Answer the question: what do you do better than anyone else?

Voice

Once you’ve figured out what you do best, how are you going to tell it? How you write for your marketing materials, your emails, Tweets, your other social media, the copy on your website—all of these points of engagement are a chance for you to create and define your voice.

The voice you pick should reflect your values. Are you reserved and formal? Are you casual and easy-going? Are you counter-establishment and revolutionary? What you stand for, what you do, how you do it all should be reinforced in words you choose, the design of your collateral, even the color of your materials.

I knew a company that promises to make certain processes simple and easy for the customers but when you went to their website, the writing was as impenetrable as a year-old fruitcake. It completely undid what it’s trying to sell. Rather than reinforcing simplicity, it screams the opposite.

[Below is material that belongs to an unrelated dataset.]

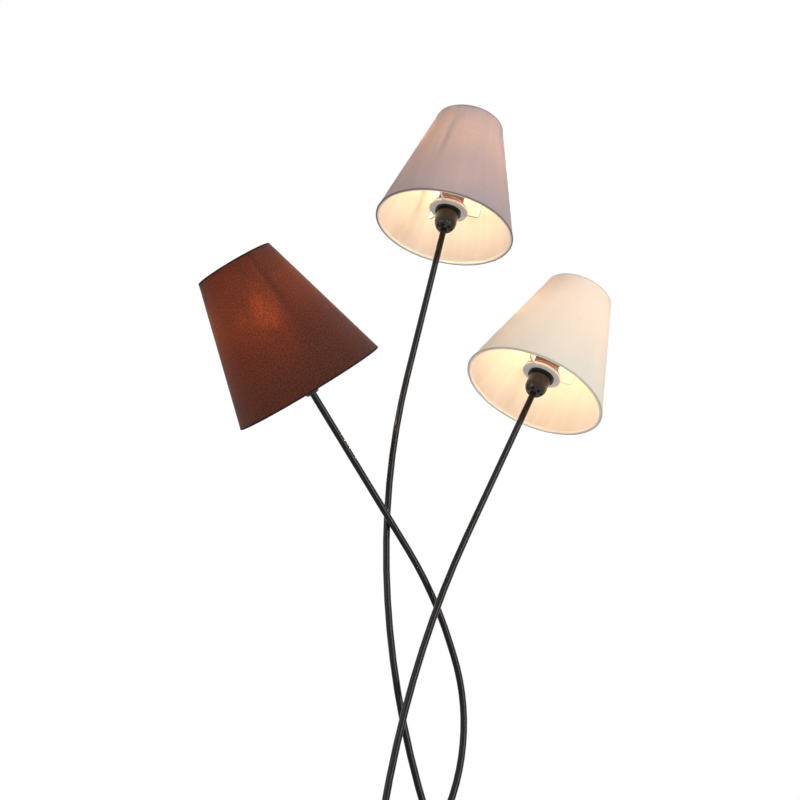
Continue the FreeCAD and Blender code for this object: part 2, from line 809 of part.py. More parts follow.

It’s a mistake that many growth stage companies, especially those in tech, make. They’ve developed a technology or solution really complicated and cool and so they write about it in a way that is so complicated and uncool that customers can’t see the value.

Remember that stultifying prose does not make a better impression. Let Albert Einstein’s comment guide you. “If you can’t explain it to a 6 year old, you don’t know it yourself.”

To help you keep it simple, try running your copy through this Gunning-Fog calculator to determine how complicated your prose is. It’s not perfect but it’s a good place to start.

Finally, remember that regardless of the kind of voice you want to present, simple, clean communication always wins. Always.

Putting it Together

Once you’ve decided on a message and a voice, stick to it. Be consistent. Go through the exercise to see what you want to say and how to say it. After that, make sure everyone knows it and everyone does it, every day. Every bit of print, electronic and every customer integration is an opportunity to drive this home with your team and to your customers.

Marketing is about storytelling. Focus on message and voice to tell your story consistently and well.